▶ _EXERCISE OBJECTIVE_:
Each entry that follows must be output without any deviation.

[Saved data entries]
[Start]

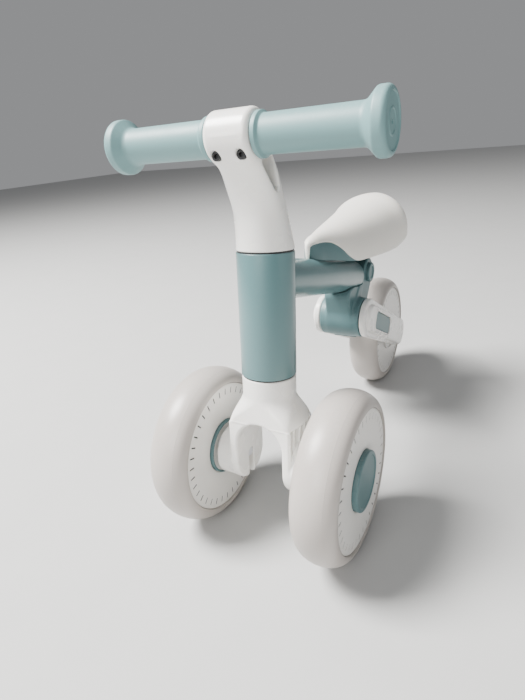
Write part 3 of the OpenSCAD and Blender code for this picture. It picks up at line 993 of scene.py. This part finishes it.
@dataclass
class FrameTubes:
    """The head tube and the main tube, with the bead that joins them."""

    head_radius: float = 23.8
    head_low: float = 84.0
    head_length: float = 103.5
    wall: float = 2.5
    tube_radius: float = 18.0
    slope: float = 14.5
    tube_start: Spot = (-90.0, 223.5)
    tube_front: float = -45.0
    tube_end: float = 146.0
    bead: float = 1.5

    @property
    def tube_place(self) -> Matrix:
        """The placement of the main tube, with +X along it."""
        origin = Vector((0, *self.tube_start))
        return Matrix.Translation(origin) @ Matrix.Rotation(math.radians(-90 - self.slope), 4, "X") @ X_TO_Z

    def build(self, shop: Workshop) -> None:
        """Builds and dresses both tubes.

        Args:
            shop: The workshop that finishes pieces.
        """
        shop.fit(self.head_tube(), Look.TEAL_PAINT, "frame", "head_tube")
        shop.fit(self.main_tube(), Look.TEAL_PAINT, "frame", "main_tube")
        shop.fit(self.joint_bead(), Look.TEAL_PAINT, "frame")
        shop.dress(Look.BLACK, "headset_bush_upper", "headset_bush_lower")
        shop.dress(Look.STEEL, "steering_stop_pin")

    def head_tube(self) -> Piece:
        """Turns the head tube with softened ends."""
        r, inner = self.head_radius, self.head_radius - self.wall
        low, high = self.head_low, self.head_low + self.head_length
        profile = rounded([(inner, low, 0.5), (r, low, 0.7), (r, high, 0.7), (inner, high, 0.5)], closed=True)
        return lathe("head_tube_shell", profile, STEER @ X_TO_Z, turns=160, loop=True)

    def main_tube(self) -> Piece:
        """Turns the main tube from inside the head tube's wall to its closed rear end."""
        r = self.tube_radius
        start = self.tube_front + 2
        profile = rounded([(r - 2, start, 0), (r, start, 0), (r, self.tube_end, 1.0), (0, self.tube_end, 0)])
        return lathe("main_tube_shell", profile, self.tube_place, turns=128)

    def joint_bead(self) -> Piece:
        """Sweeps a fillet bead where the main tube meets the head tube."""
        to_head = STEER.inverted() @ self.tube_place
        points, rows, sides = [], 96, 10
        for i in range(rows):
            a = 2 * math.pi * i / rows
            out = Vector((0, math.cos(a), math.sin(a)))
            low, high = 0.0, 60.0
            for _ in range(30):
                mid = (low + high) / 2
                p = to_head @ (out * self.tube_radius + Vector((mid + self.tube_front, 0, 0)))
                low, high = (mid, high) if math.hypot(p.x, p.y) < self.head_radius else (low, mid)
            spot = out * self.tube_radius + Vector((low + self.tube_front, 0, 0))
            for j in range(sides):
                b = 2 * math.pi * j / sides
                around = out * math.cos(b) + Vector((math.sin(b), 0, 0))
                points.append(spot + around * self.bead)
        faces = grid_quads(rows, sides, True)
        obj = add_mesh("tube_joint_bead", np.array([tuple(p) for p in points]), faces, self.tube_place)
        weld(obj)
        return obj


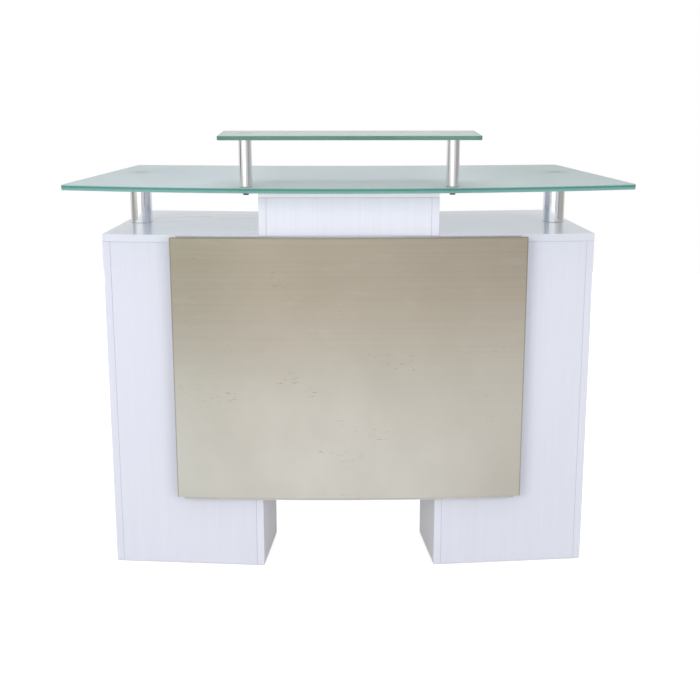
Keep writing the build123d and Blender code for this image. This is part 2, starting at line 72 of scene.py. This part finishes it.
# Widths of the painted cool reflection at the left end and the painted shade at the right end of the steel
# sheet, and of the dark line along its border, partly its own edge and partly painted shade.
COOL_END = 0.22
SHADED_END = 0.2
EDGE_AND_SHADE_LINE = 0.0012
EDGE_AND_SHADE_LINE_FADED = 0.0026
FLOOR_GLOW = 0.65


def rgb(red, green, blue):
    """The linear colour of an sRGB colour that is written as numbers from 0 to 255."""
    channels = []
    for value in (red, green, blue):
        share = value / 255
        channels.append(share / 12.92 if share <= 0.04045 else ((share + 0.055) / 1.055) ** 2.4)
    return (*channels, 1.0)


def darker(colour, drop):
    """The linear colour of an sRGB colour with drop taken off each of its numbers."""
    return rgb(*[value - drop for value in colour])


def grey(value):
    """A linear grey."""
    return (value, value, value, 1.0)


def stretched(axis, across, along):
    """The scales along X, Y and Z of a pattern that is drawn out along one axis, as a grain is."""
    scales = [across, across, across]
    scales["XYZ".index(axis)] = along
    return scales


class Graph:
    """The node tree of a material or of the world. Each method adds nodes and returns the output to link."""

    def __init__(self, owner):
        owner.use_nodes = True
        self.tree = owner.node_tree

    def node(self, kind, settings=None, **inputs):
        """A node of that kind; a value that is itself an output is linked, any other value is set."""
        made = self.tree.nodes.new(kind)
        for name, value in (settings or {}).items():
            setattr(made, name, value)
        for name, value in inputs.items():
            self.feed(made.inputs[name.replace("_", " ")], value)
        return made

    def feed(self, socket, value):
        if isinstance(value, bpy.types.NodeSocket):
            self.tree.links.new(value, socket)
        else:
            socket.default_value = value

    def place(self):
        """The point on the piece, in its own frame, so that a pattern moves with its piece."""
        return self.node("ShaderNodeTexCoord").outputs["Object"]

    def part_of(self, vector, axis):
        return self.node("ShaderNodeSeparateXYZ", Vector=vector).outputs[axis]

    def noise(self, across, along_y, up, detail=2.0, roughness=0.5, offset=(0, 0, 0)):
        """Noise with that many features in a metre along X, Y and Z."""
        placed = self.node("ShaderNodeMapping", Vector=self.place())
        placed.inputs["Scale"].default_value = (across, along_y, up)
        placed.inputs["Location"].default_value = offset
        made = self.node("ShaderNodeTexNoise", Vector=placed.outputs[0], Scale=1.0)
        made.inputs["Detail"].default_value = detail
        made.inputs["Roughness"].default_value = roughness
        return made.outputs["Fac"]

    def ramp(self, share, *stops):
        """stops are (place, colour) pairs; a plain number is a grey."""
        made = self.node("ShaderNodeValToRGB", Fac=share)
        elements = made.color_ramp.elements
        while len(elements) < len(stops):
            elements.new(0.5)
        for element, (place, colour) in zip(elements, stops):
            element.position = place
            element.color = grey(colour) if isinstance(colour, (int, float)) else colour
        return made.outputs["Color"]

    def band(self, value, low, high, at_low=0.0, at_high=1.0):
        """value mapped from low-high to at_low-at_high, without going past either."""
        made = self.node("ShaderNodeMapRange", {"interpolation_type": "SMOOTHSTEP"}, Value=value)
        ends = {"From Min": low, "From Max": high, "To Min": at_low, "To Max": at_high}
        for name, number in ends.items():
            made.inputs[name].default_value = number
        return made.outputs["Result"]

    def maths(self, operation, first, second=0.0):
        made = self.node("ShaderNodeMath", {"operation": operation})
        self.feed(made.inputs[0], first)
        self.feed(made.inputs[1], second)
        return made.outputs[0]

    def rest_of(self, share):
        """1 less the share."""
        return self.maths("SUBTRACT", 1.0, share)

    def weigh(self, first, part, second):
        """The mean of two values, in which the first one counts for that part."""
        taken = self.maths("MULTIPLY", first, part)
        return self.maths("ADD", taken, self.maths("MULTIPLY", second, 1.0 - part))

    def mix(self, share, first, second):
        made = self.node("ShaderNodeMix", {"data_type": "RGBA"})
        self.feed(made.inputs["Factor"], share)
        for socket, value in ((made.inputs[6], first), (made.inputs[7], second)):
            self.feed(socket, value)
        return made.outputs[2]

    def bump(self, height, strength, distance):
        made = self.node("ShaderNodeBump", Height=height, Strength=strength, Distance=distance)
        return made.outputs["Normal"]

    def crevice_shade(self, reach):
        """1 in the open, falling towards 0 where another face stands closer than reach: the mask for the
        shade painted into joints and corners.
        """
        made = self.node("ShaderNodeAmbientOcclusion", {"samples": 8}, Distance=reach)
        return made.outputs["AO"]

    def facing(self, axis):
        """How far the face looks along that axis of the model's frame."""
        normal = self.node("ShaderNodeNewGeometry").outputs["Normal"]
        return self.part_of(normal, axis)


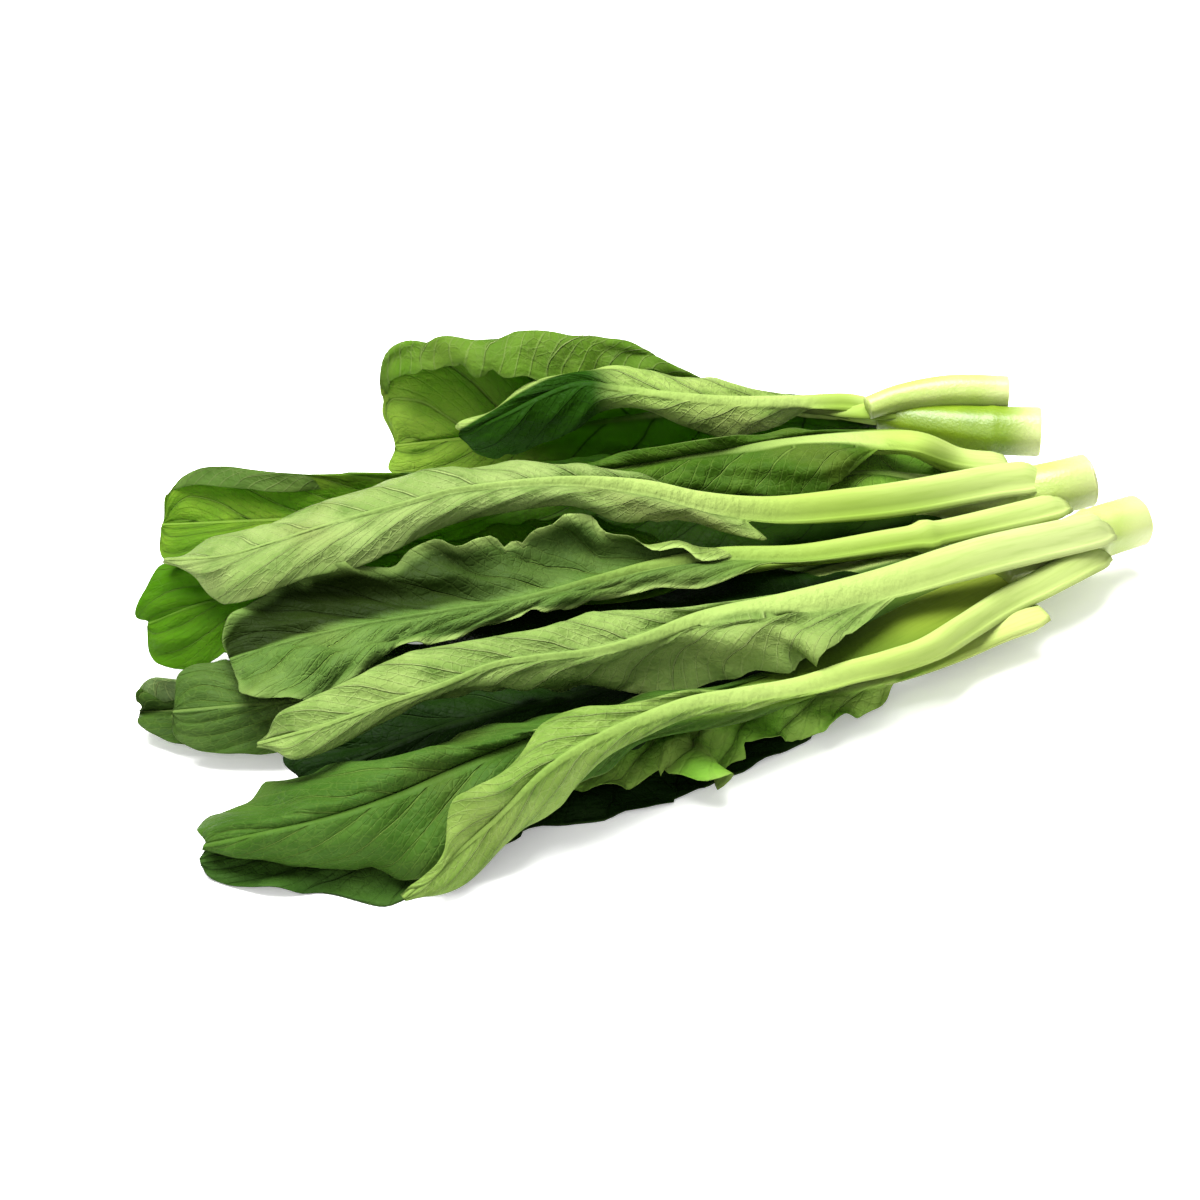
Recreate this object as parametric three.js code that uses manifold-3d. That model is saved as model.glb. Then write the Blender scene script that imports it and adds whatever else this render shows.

[End]

▶ _SOLUTION TO THIS TASK_:
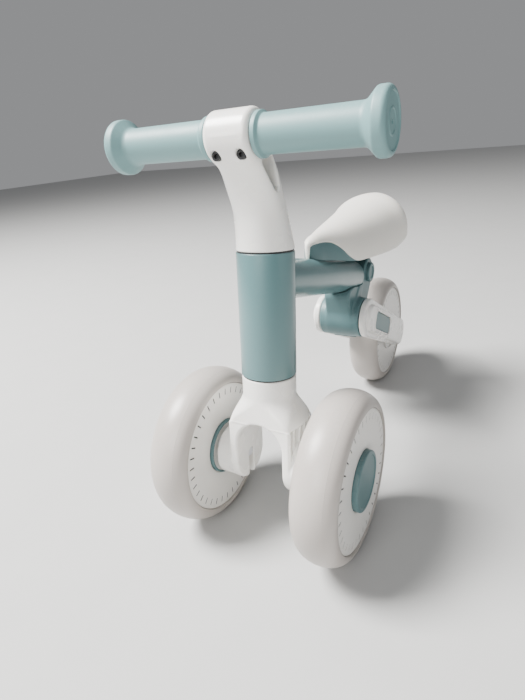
Write part 3 of the OpenSCAD and Blender code for this picture. It picks up at line 993 of scene.py. This part finishes it.
@dataclass
class FrameTubes:
    """The head tube and the main tube, with the bead that joins them."""

    head_radius: float = 23.8
    head_low: float = 84.0
    head_length: float = 103.5
    wall: float = 2.5
    tube_radius: float = 18.0
    slope: float = 14.5
    tube_start: Spot = (-90.0, 223.5)
    tube_front: float = -45.0
    tube_end: float = 146.0
    bead: float = 1.5

    @property
    def tube_place(self) -> Matrix:
        """The placement of the main tube, with +X along it."""
        origin = Vector((0, *self.tube_start))
        return Matrix.Translation(origin) @ Matrix.Rotation(math.radians(-90 - self.slope), 4, "X") @ X_TO_Z

    def build(self, shop: Workshop) -> None:
        """Builds and dresses both tubes.

        Args:
            shop: The workshop that finishes pieces.
        """
        shop.fit(self.head_tube(), Look.TEAL_PAINT, "frame", "head_tube")
        shop.fit(self.main_tube(), Look.TEAL_PAINT, "frame", "main_tube")
        shop.fit(self.joint_bead(), Look.TEAL_PAINT, "frame")
        shop.dress(Look.BLACK, "headset_bush_upper", "headset_bush_lower")
        shop.dress(Look.STEEL, "steering_stop_pin")

    def head_tube(self) -> Piece:
        """Turns the head tube with softened ends."""
        r, inner = self.head_radius, self.head_radius - self.wall
        low, high = self.head_low, self.head_low + self.head_length
        profile = rounded([(inner, low, 0.5), (r, low, 0.7), (r, high, 0.7), (inner, high, 0.5)], closed=True)
        return lathe("head_tube_shell", profile, STEER @ X_TO_Z, turns=160, loop=True)

    def main_tube(self) -> Piece:
        """Turns the main tube from inside the head tube's wall to its closed rear end."""
        r = self.tube_radius
        start = self.tube_front + 2
        profile = rounded([(r - 2, start, 0), (r, start, 0), (r, self.tube_end, 1.0), (0, self.tube_end, 0)])
        return lathe("main_tube_shell", profile, self.tube_place, turns=128)

    def joint_bead(self) -> Piece:
        """Sweeps a fillet bead where the main tube meets the head tube."""
        to_head = STEER.inverted() @ self.tube_place
        points, rows, sides = [], 96, 10
        for i in range(rows):
            a = 2 * math.pi * i / rows
            out = Vector((0, math.cos(a), math.sin(a)))
            low, high = 0.0, 60.0
            for _ in range(30):
                mid = (low + high) / 2
                p = to_head @ (out * self.tube_radius + Vector((mid + self.tube_front, 0, 0)))
                low, high = (mid, high) if math.hypot(p.x, p.y) < self.head_radius else (low, mid)
            spot = out * self.tube_radius + Vector((low + self.tube_front, 0, 0))
            for j in range(sides):
                b = 2 * math.pi * j / sides
                around = out * math.cos(b) + Vector((math.sin(b), 0, 0))
                points.append(spot + around * self.bead)
        faces = grid_quads(rows, sides, True)
        obj = add_mesh("tube_joint_bead", np.array([tuple(p) for p in points]), faces, self.tube_place)
        weld(obj)
        return obj


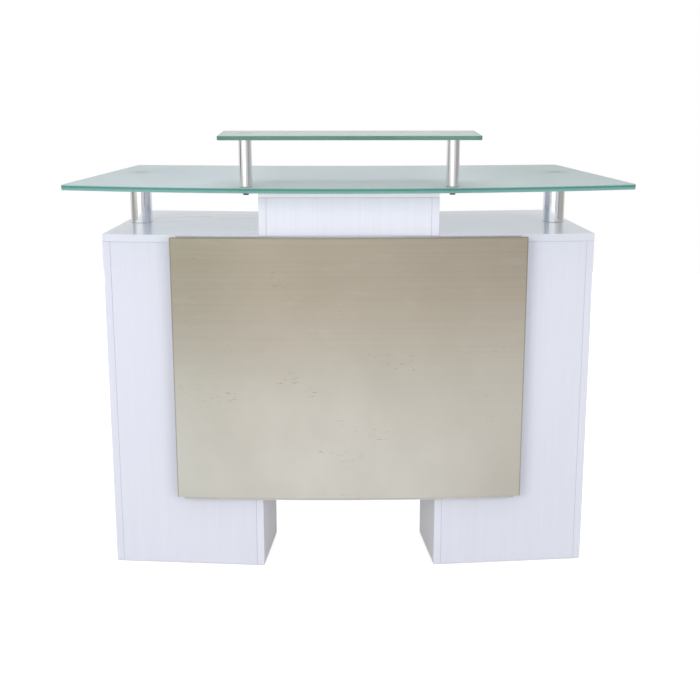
Keep writing the build123d and Blender code for this image. This is part 2, starting at line 72 of scene.py. This part finishes it.
# Widths of the painted cool reflection at the left end and the painted shade at the right end of the steel
# sheet, and of the dark line along its border, partly its own edge and partly painted shade.
COOL_END = 0.22
SHADED_END = 0.2
EDGE_AND_SHADE_LINE = 0.0012
EDGE_AND_SHADE_LINE_FADED = 0.0026
FLOOR_GLOW = 0.65


def rgb(red, green, blue):
    """The linear colour of an sRGB colour that is written as numbers from 0 to 255."""
    channels = []
    for value in (red, green, blue):
        share = value / 255
        channels.append(share / 12.92 if share <= 0.04045 else ((share + 0.055) / 1.055) ** 2.4)
    return (*channels, 1.0)


def darker(colour, drop):
    """The linear colour of an sRGB colour with drop taken off each of its numbers."""
    return rgb(*[value - drop for value in colour])


def grey(value):
    """A linear grey."""
    return (value, value, value, 1.0)


def stretched(axis, across, along):
    """The scales along X, Y and Z of a pattern that is drawn out along one axis, as a grain is."""
    scales = [across, across, across]
    scales["XYZ".index(axis)] = along
    return scales


class Graph:
    """The node tree of a material or of the world. Each method adds nodes and returns the output to link."""

    def __init__(self, owner):
        owner.use_nodes = True
        self.tree = owner.node_tree

    def node(self, kind, settings=None, **inputs):
        """A node of that kind; a value that is itself an output is linked, any other value is set."""
        made = self.tree.nodes.new(kind)
        for name, value in (settings or {}).items():
            setattr(made, name, value)
        for name, value in inputs.items():
            self.feed(made.inputs[name.replace("_", " ")], value)
        return made

    def feed(self, socket, value):
        if isinstance(value, bpy.types.NodeSocket):
            self.tree.links.new(value, socket)
        else:
            socket.default_value = value

    def place(self):
        """The point on the piece, in its own frame, so that a pattern moves with its piece."""
        return self.node("ShaderNodeTexCoord").outputs["Object"]

    def part_of(self, vector, axis):
        return self.node("ShaderNodeSeparateXYZ", Vector=vector).outputs[axis]

    def noise(self, across, along_y, up, detail=2.0, roughness=0.5, offset=(0, 0, 0)):
        """Noise with that many features in a metre along X, Y and Z."""
        placed = self.node("ShaderNodeMapping", Vector=self.place())
        placed.inputs["Scale"].default_value = (across, along_y, up)
        placed.inputs["Location"].default_value = offset
        made = self.node("ShaderNodeTexNoise", Vector=placed.outputs[0], Scale=1.0)
        made.inputs["Detail"].default_value = detail
        made.inputs["Roughness"].default_value = roughness
        return made.outputs["Fac"]

    def ramp(self, share, *stops):
        """stops are (place, colour) pairs; a plain number is a grey."""
        made = self.node("ShaderNodeValToRGB", Fac=share)
        elements = made.color_ramp.elements
        while len(elements) < len(stops):
            elements.new(0.5)
        for element, (place, colour) in zip(elements, stops):
            element.position = place
            element.color = grey(colour) if isinstance(colour, (int, float)) else colour
        return made.outputs["Color"]

    def band(self, value, low, high, at_low=0.0, at_high=1.0):
        """value mapped from low-high to at_low-at_high, without going past either."""
        made = self.node("ShaderNodeMapRange", {"interpolation_type": "SMOOTHSTEP"}, Value=value)
        ends = {"From Min": low, "From Max": high, "To Min": at_low, "To Max": at_high}
        for name, number in ends.items():
            made.inputs[name].default_value = number
        return made.outputs["Result"]

    def maths(self, operation, first, second=0.0):
        made = self.node("ShaderNodeMath", {"operation": operation})
        self.feed(made.inputs[0], first)
        self.feed(made.inputs[1], second)
        return made.outputs[0]

    def rest_of(self, share):
        """1 less the share."""
        return self.maths("SUBTRACT", 1.0, share)

    def weigh(self, first, part, second):
        """The mean of two values, in which the first one counts for that part."""
        taken = self.maths("MULTIPLY", first, part)
        return self.maths("ADD", taken, self.maths("MULTIPLY", second, 1.0 - part))

    def mix(self, share, first, second):
        made = self.node("ShaderNodeMix", {"data_type": "RGBA"})
        self.feed(made.inputs["Factor"], share)
        for socket, value in ((made.inputs[6], first), (made.inputs[7], second)):
            self.feed(socket, value)
        return made.outputs[2]

    def bump(self, height, strength, distance):
        made = self.node("ShaderNodeBump", Height=height, Strength=strength, Distance=distance)
        return made.outputs["Normal"]

    def crevice_shade(self, reach):
        """1 in the open, falling towards 0 where another face stands closer than reach: the mask for the
        shade painted into joints and corners.
        """
        made = self.node("ShaderNodeAmbientOcclusion", {"samples": 8}, Distance=reach)
        return made.outputs["AO"]

    def facing(self, axis):
        """How far the face looks along that axis of the model's frame."""
        normal = self.node("ShaderNodeNewGeometry").outputs["Normal"]
        return self.part_of(normal, axis)


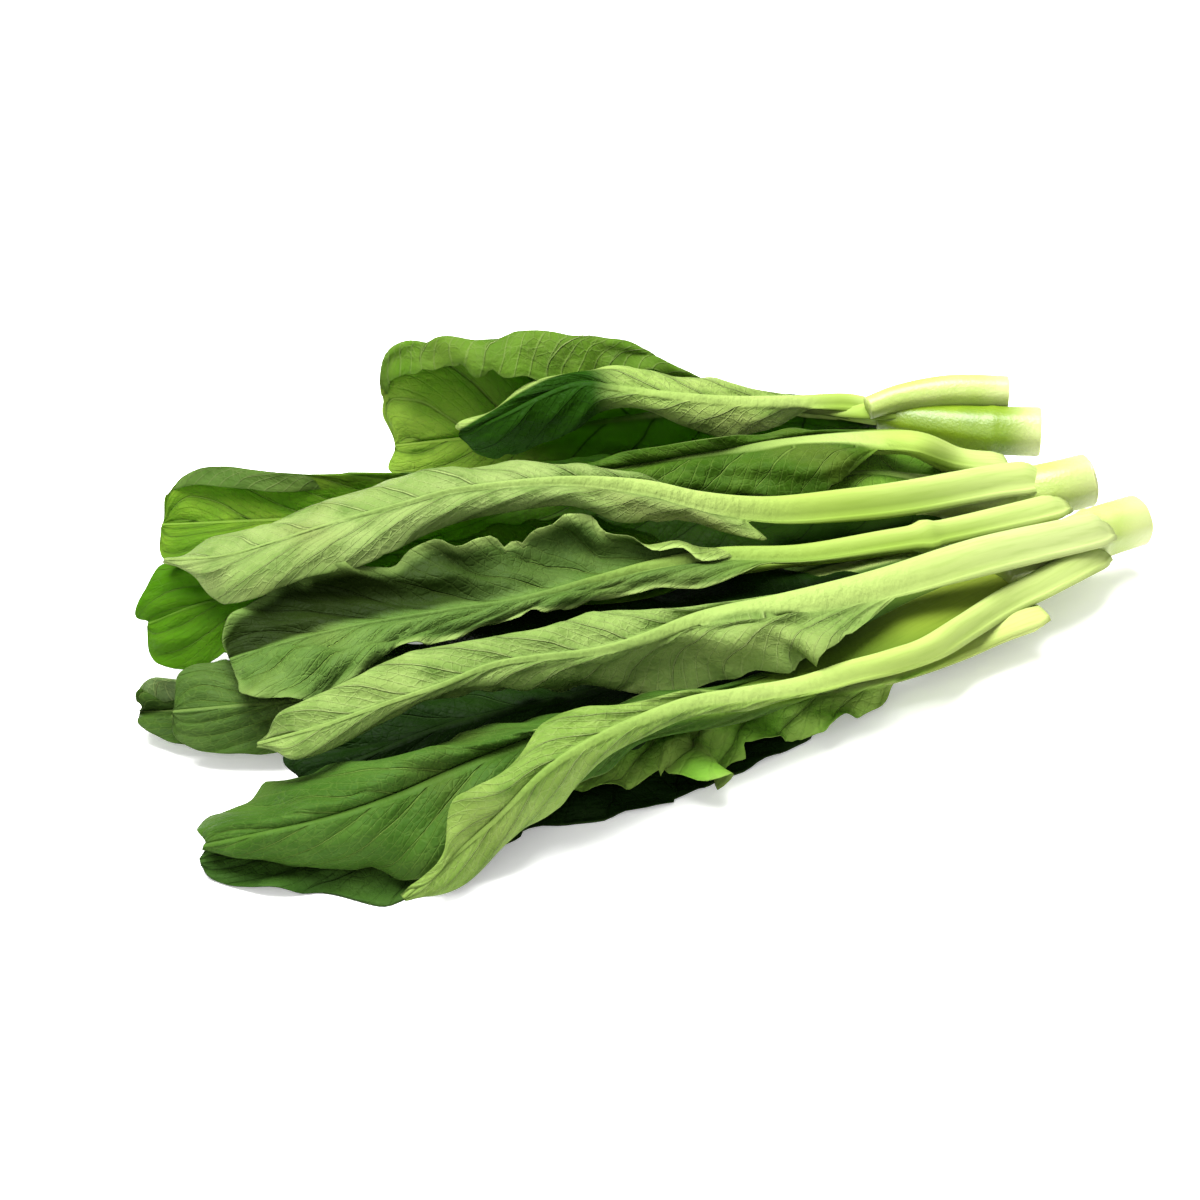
Recreate this object as parametric three.js code that uses manifold-3d. That model is saved as model.glb. Then write the Blender scene script that imports it and adds whatever else this render shows.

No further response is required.